Dr. Phil and His Texas-Sized Copyright Victory in the Lone Star State: Is This “EDTX 2.0” After TC Heartland?

by Dorsey & Whitney LLP

And just like that, it was over.  The U.S. Supreme Court’s decision in TC Heartland v. Kraft Foods Group sun-setted the reign of the U.S. District Court for the Eastern District of Texas as the country’s busiest (and arguably, friendliest) venue for patent plaintiffs.  But rumors of that district’s demise as a haven for IP holders may be greatly exaggerated, especially if a recent copyright decision involving TV celebrity Dr. Phil McGraw is any indication.

This Lone Star State dispute stems from the actions of one Ms. Leah Rothman, a longtime segment director for the Dr. Phil show.  In 2015, Ms. Rothman sued Dr. Phil and his production company in California for various employment-related harms including intentional infliction of emotional distress, retaliation, and wrongful termination.  Apparently in an attempt to document evidence for her employment case, Ms. Rothman used her iPhone to record a nine-second video clip of Dr. McGraw from archived, unaired footage of the Dr. Phil show.  This was (arguably) done in violation of her employment agreement that required her to “keep confidential and never disclose…any statements or comments concerning Dr. Phil McGraw, the Dr. Phil Show, or any of his/its Confidential Information.”   After learning of Ms. Rothman’s surreptitious recording, Dr. Phil’s production company registered the unaired, nine-second video segment with the U.S. Copyright Office and sued Ms. Rothman in the EDTX for copyright infringement.
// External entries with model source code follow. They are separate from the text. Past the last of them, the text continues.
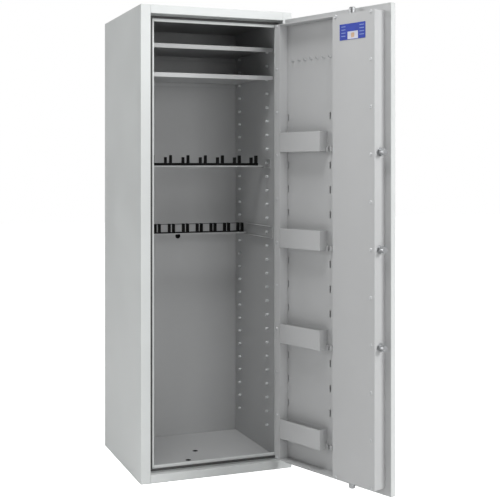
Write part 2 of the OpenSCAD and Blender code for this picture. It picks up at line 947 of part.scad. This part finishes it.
// Block that slides out of the lock case, under the lug of the top rod
module lock_bolt() {
    color(zinc) on_door()
        block([lock_x - lock_half_w + 0.5, lock_bolt_y0, lock_z - lock_bolt_h / 2],
              [lock_x + lock_half_w - 6, lock_bolt_y0 + lock_bolt_t, lock_z + lock_bolt_h / 2]);
}

module keyhole_escutcheon() {
    color(zinc) on_door() difference() {
        union() {
            bar_y([lock_x, -3, lock_z], 20, 3);
            bar_y([lock_x, -6, lock_z + 14], 2.5, 3.5);
            bar_y([lock_x, -6, lock_z + 14], 4, 0.8);
        }
        bar_y([lock_x, -4, lock_z], 3.2, 6);
        block([lock_x - 1.6, -4, lock_z - 8], [lock_x + 1.6, 1, lock_z + 8]);
    }
}

// Drop cover that hangs from the pin of the escutcheon
module escutcheon_cover() {
    pin_z = lock_z + 14;
    color(zinc) on_door() difference() {
        hull() {
            translate([lock_x, -5, pin_z]) rotate([-90, 0, 0]) cylinder(r = 6, h = 1.8, $fn = 32);
            translate([lock_x, -5, lock_z - 2]) rotate([-90, 0, 0]) cylinder(r = 12, h = 1.8, $fn = 32);
        }
        bar_y([lock_x, -6, pin_z], 2.7, 4);
    }
}

body_side_left();
body_side_right();
body_top();
body_bottom();
body_back();
liner_left();
liner_right();
liner_back();
liner_floor();
liner_ceiling();
wall_insulation();
rebate_seal();
support_studs();
shelf_upper();
shelf_lower();
upper_rack_brackets();
upper_rack_bar();
upper_rack_comb();
lower_rack_brackets();
lower_rack_bar();
lower_rack_comb();
anchor_sleeves();
hinge_lower_knuckles();
hinge_pins();
hinge_washers();
door_leaf();
door_insulation();
door_back_plate();
door_box_frame();
boltwork_cover();
recess_panel();
cover_screws();
rim_screws();
bolt_bushes();
rod_guides();
hinge_upper_knuckles();
key_hooks();
door_tray_1();
door_tray_2();
door_tray_3();
door_tray_4();
rating_plate();
lock_case();
spindle_bush();
handle_rosette();
keyhole_escutcheon();
handle_lever();
drive_disc();
side_bolts();
side_bolt_bar();
top_bolt();
lock_lug();
bottom_bolt();
lock_curtain();
lock_bolt();
escutcheon_cover();
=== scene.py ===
"""Looks of a tall steel gun safe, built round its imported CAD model. Lengths are in metres."""

import json
import math

import bmesh
import bpy
from mathutils import Matrix, Vector


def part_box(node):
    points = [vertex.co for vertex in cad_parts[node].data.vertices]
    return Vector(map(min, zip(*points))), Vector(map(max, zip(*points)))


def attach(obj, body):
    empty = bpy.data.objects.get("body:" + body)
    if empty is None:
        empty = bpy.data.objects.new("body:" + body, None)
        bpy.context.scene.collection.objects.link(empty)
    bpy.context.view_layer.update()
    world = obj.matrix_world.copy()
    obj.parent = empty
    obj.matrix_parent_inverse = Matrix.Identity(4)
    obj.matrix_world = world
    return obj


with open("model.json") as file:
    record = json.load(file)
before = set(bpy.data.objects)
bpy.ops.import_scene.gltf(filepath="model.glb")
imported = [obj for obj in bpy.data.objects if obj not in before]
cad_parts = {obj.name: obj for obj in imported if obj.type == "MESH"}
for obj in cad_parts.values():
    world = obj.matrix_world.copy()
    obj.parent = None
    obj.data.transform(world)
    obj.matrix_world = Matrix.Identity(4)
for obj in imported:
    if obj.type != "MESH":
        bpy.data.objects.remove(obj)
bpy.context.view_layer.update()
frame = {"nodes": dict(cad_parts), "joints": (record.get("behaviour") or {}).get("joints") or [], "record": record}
nodes = frame["nodes"]

MM = 0.001
UP = Vector((0, 0, 1))


# ---------- Node helpers ----------

def new_material(name):
    """A node material and its main shader."""
    material = bpy.data.materials.new(name)
    material.use_nodes = True
    return material, material.node_tree, material.node_tree.nodes["Principled BSDF"]


def add(tree, kind, **settings):
    """A node, with its properties and then its inputs set by name."""
    node = tree.nodes.new(kind)
    for key, value in settings.items():
        if key in node.inputs:
            node.inputs[key].default_value = value
        else:
            setattr(node, key, value)
    return node


def coordinates(tree, stretch=(1, 1, 1)):
    """The piece's own coordinates, stretched so that a pattern can run along one axis."""
    place = add(tree, "ShaderNodeTexCoord")
    mapping = add(tree, "ShaderNodeMapping", Scale=stretch)
    tree.links.new(place.outputs["Object"], mapping.inputs["Vector"])
    return mapping.outputs["Vector"]


def noise(tree, vector, scale, detail=2.0, roughness=0.5):
    """A noise pattern from 0 to 1, where scale is cycles a metre."""
    node = add(tree, "ShaderNodeTexNoise", Scale=scale, Detail=detail, Roughness=roughness)
    tree.links.new(vector, node.inputs["Vector"])
    return node.outputs["Fac"]


def remap(tree, value, low, high, start=0.0, end=1.0):
    """Takes start..end to low..high."""
    node = add(tree, "ShaderNodeMapRange")
    for index, number in ((1, start), (2, end), (3, low), (4, high)):
        node.inputs[index].default_value = number
    tree.links.new(value, node.inputs[0])
    return node.outputs[0]


def mix(tree, factor, first, second):
    """Colour first where factor is 0 and second where it is 1."""
    node = add(tree, "ShaderNodeMix", data_type="RGBA")
    for socket, value in ((0, factor), (6, first), (7, second)):
        if isinstance(value, bpy.types.NodeSocket):
            tree.links.new(value, node.inputs[socket])
        else:
            node.inputs[socket].default_value = value
    return node.outputs[2]


def bump(tree, shader, height, distance, strength=1.0, normal=None):
    """Drives the shader's normal from a height pattern, on top of an earlier bump."""
    node = add(tree, "ShaderNodeBump", Distance=distance, Strength=strength)
    tree.links.new(height, node.inputs["Height"])
    if normal is not None:
        tree.links.new(normal, node.inputs["Normal"])
    tree.links.new(node.outputs["Normal"], shader.inputs["Normal"])
    return node.outputs["Normal"]


def grey(value):
    """A neutral colour."""
    return (value, value, value, 1.0)


def times(colour, factor):
    """A colour made lighter or darker."""
    return tuple(min(1.0, channel * factor) for channel in colour[:3]) + (1.0,)


# ---------- Materials ----------

def powder_coat(name, colour, gloss=0.42):
    """Powder coat: fine orange peel, fainter grain and cloudiness, and painted shade darkening the corners and
    creases.
    """
    material, tree, shader = new_material(name)
    place = coordinates(tree)
    peel = noise(tree, place, scale=650, detail=3.0, roughness=0.55)
    grain = noise(tree, place, scale=2600, detail=1.0)
    cloud = noise(tree, place, scale=5, detail=3.0)
    dark = times(colour, 0.98)
    base = mix(tree, remap(tree, cloud, 0, 1, 0.35, 0.65), dark, times(colour, 1.015))
    specks = remap(tree, grain, 0.0, 0.10, 0.62, 0.78)
    base = mix(tree, specks, base, dark)
    crease = add(tree, "ShaderNodeAmbientOcclusion", Distance=12 * MM, samples=8)
    # Painted shade: where the ambient occlusion mask finds a nearby surface, the coat is darkened towards 0.62 of
    # its colour
    crease_shade = remap(tree, crease.outputs["AO"], 0.35, 0.0, 0.25, 0.85)
    base = mix(tree, crease_shade, base, times(colour, 0.62))
    tree.links.new(base, shader.inputs["Base Color"])
    tree.links.new(remap(tree, cloud, gloss - 0.05, gloss + 0.06, 0.3, 0.7), shader.inputs["Roughness"])
    shader.inputs["Specular IOR Level"].default_value = 0.45
    first = bump(tree, shader, peel, 0.18 * MM, 0.55)
    bump(tree, shader, grain, 0.04 * MM, 0.5, first)
    return material


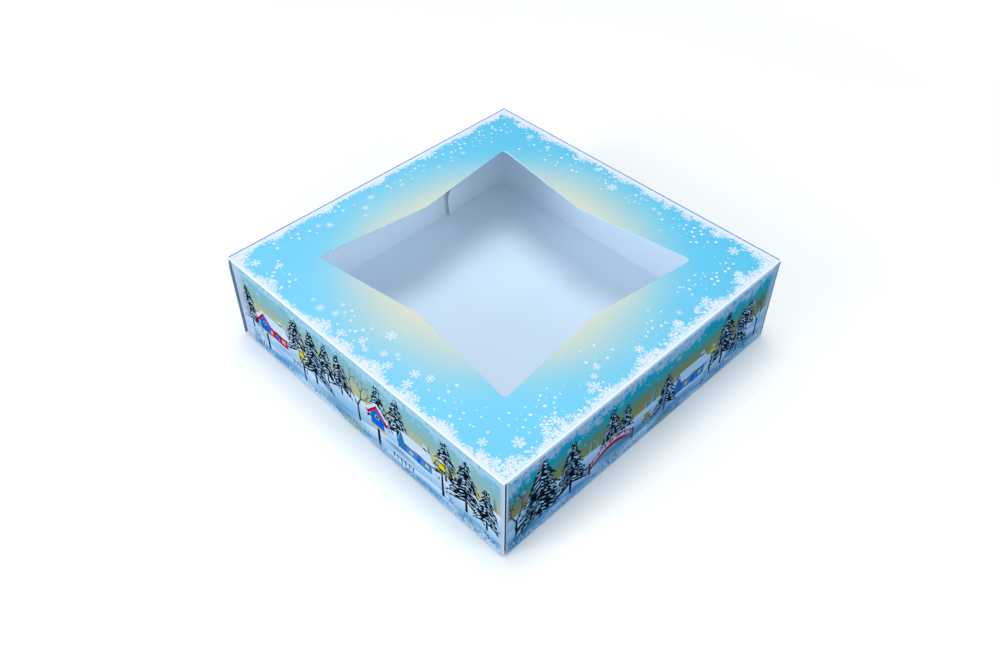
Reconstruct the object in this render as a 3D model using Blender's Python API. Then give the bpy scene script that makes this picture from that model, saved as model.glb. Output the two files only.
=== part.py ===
"""Window bakery box: a folding carton with a hinged, full-depth window lid, shown closed.

The carton is folded from one creased sheet of board. Each panel between two creases is
modelled lying flat, in its own frame, and is then folded about its crease, so the
objects form the same tree as the panels of the flat sheet: bottom, walls, lid, flaps.

World frame: metres, +Z up, origin under the middle of the box. The hinge crease is at
the back (+Y) and the front flap at -Y.

Panel frame: the origin is the middle of the crease that the panel folds on, u runs along
that crease, v runs away from it across the panel, and w is the outer face's normal.
"""

import math

import bmesh
import bpy
from mathutils import Vector

# Outer size of the closed box
BOX_WIDTH = 0.230
BOX_DEPTH = 0.230
BOX_HEIGHT = 0.0625

# The board and its creases
BOARD = 0.0006
CREASE_RADIUS = 0.0008
CREASE_GAP = 0.0003
CREASE_STEPS = 3
FOLD_ANGLE = math.radians(90)

# Running clearances between layers of board
FLAP_TO_EAR = 0.0008
EAR_TO_WALL = 0.0008
FRONT_TO_WALL = 0.0008
TAB_TO_WALL = 0.0009
LID_TO_WALL = 0.0005
FLAP_TO_GROUND = 0.0005

# The back wall's ends are drawn in towards the hinge crease at their heads
HINGE_CHAMFER_HEIGHT = 0.008
HINGE_CHAMFER_WIDTH = 0.0012

# Side flaps of the lid
SIDE_FLAP_REAR_SETBACK = 0.0042
SIDE_FLAP_CORNER = 0.001

# Front flap of the lid and its two tuck ears
FRONT_FLAP_CORNER = 0.002
EAR_TOP_SETBACK = 0.0022
EAR_BOTTOM_SETBACK = 0.0036
EAR_LENGTH = 0.055
EAR_TOP_TAPER = 0.014
EAR_BOTTOM_TAPER = 0.005
EAR_CORNER = 0.008

# Corner tabs that join the side walls to the front and back walls
TAB_LENGTH = 0.0575
TAB_FOOT_SETBACK = 0.0016
TAB_HEAD_SETBACK = 0.003
TAB_LEAN = 0.0022
TAB_END_HEIGHT = 0.019
TAB_CORNER = 0.009

# Star window: a square whose sides are drawn in at their middles
WINDOW_TIP = 0.0776
WINDOW_KINK = 0.0677
WINDOW_TIP_RADIUS = 0.0024
WINDOW_KINK_RADIUS = 0.012

# Clear film glued under the window
FILM = 0.0001
FILM_MARGIN = 0.010
FILM_TO_BOARD = 0.0003
FILM_CORNER = 0.003

ARC_STEPS = 6

# Derived planes, each the outer face of its layer, measured from the middle of the box
EAR_PLANE = BOX_WIDTH / 2 - BOARD - FLAP_TO_EAR
SIDE_WALL_PLANE = EAR_PLANE - BOARD - EAR_TO_WALL
FRONT_WALL_PLANE = BOX_DEPTH / 2 - BOARD - FRONT_TO_WALL
BACK_WALL_PLANE = BOX_DEPTH / 2
FRONT_TAB_PLANE = FRONT_WALL_PLANE - BOARD - TAB_TO_WALL
BACK_TAB_PLANE = BACK_WALL_PLANE - BOARD - TAB_TO_WALL
WALL_HEIGHT = BOX_HEIGHT - BOARD - LID_TO_WALL
FLAP_HEIGHT = BOX_HEIGHT - FLAP_TO_GROUND
BACK_WALL_HALF = BOX_WIDTH / 2
HINGE_HALF = BACK_WALL_HALF - HINGE_CHAMFER_WIDTH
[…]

Ms. Rothman moved to dismiss (and, alternatively, for summary judgment) claiming her actions constituted fair use under the Copyright Act.  The Hon. Rodney Gilstrap not only denied Ms. Rothman’s motion, but sua sponte granted summary judgment in favor of the good doctor’s production company.   Here’s a summary of how Judge Gilstrap sized up fair use:

  1.  Purpose and character of the Use.  Judge Gilstrap found that Ms. Rothman copied the clip for “a purely self-serving purpose,” that is, “to aid her pending lawsuit seeking money damages where she is the only plaintiff and sole potential beneficiary.”  Because she breached her employment contract in doing so, this weighed “strongly” against her under the first factor.   Further, the Court did not believe that simply using the clip in a judicial proceeding was sufficiently “transformative.”  Although the Court appeared tepidly persuaded by the lack of a “commercial use” of the video, Rothman’s “clearly self-serving” use was too much for the Court to overlook.
  2. The Nature of the Copyright Work. This factor was considered “neutral.”
  3. The Amount Used.  The Court held that Defendant copied the “entire work,” but that conclusion is based  on the fact that Plaintiff only registered the nine-second clip that Ms. Rothman copied.
  4. Effect on the Market Value.  This factor (along with the first factor) is often consider the most important factor in fair use.  Interestingly enough, the Court found that Plaintiff failed to identify a market that it may someday exploit for video clips like this and, therefore, fair use weighed in favor of Rothman.

There are several aspects of the Court’s ruling that should give one pause.  First, the Court’s narrow interpretation of the first factor is questionable.  Any lawsuit could be considered “self serving” in that it will only directly benefit the named parties.  Moreover, the purpose of Ms. Rothman’s use (to expose allegedly improper conduct of Dr. Phil through the judicial process) is obviously different than the purpose behind maintaining archival footage in the first instance.  Ms. Rothman’s use was clearly transformative.  Second, the Court’s analysis on factor three is also problematic.  A Plaintiff could always game fair use by registering exactly what was copied thereby ensuring the amount used was the “entire work” under the fair use rubric.  The Court should have looked at the underlying work as a whole (i.e., the unaired footage in the archives or at least some portion of the archives) instead of what the Plaintiff registered.  Finally, many copyright fair use cases turn on the effect on the market value of the original work.  The Court’s decision is particularly noteworthy here because even though there was no evidence of market harm presented, the Plaintiff still prevailed on fair use.

Unless this decision is reversed on appeal, it raises an intriguing question:  are we witnessing the dawn of EDTX 2.0, a (very) copyright friendly venue in a post TC Heartland world?

DISCLAIMER: Because of the generality of this update, the information provided herein may not be applicable in all situations and should not be acted upon without specific legal advice based on particular situations.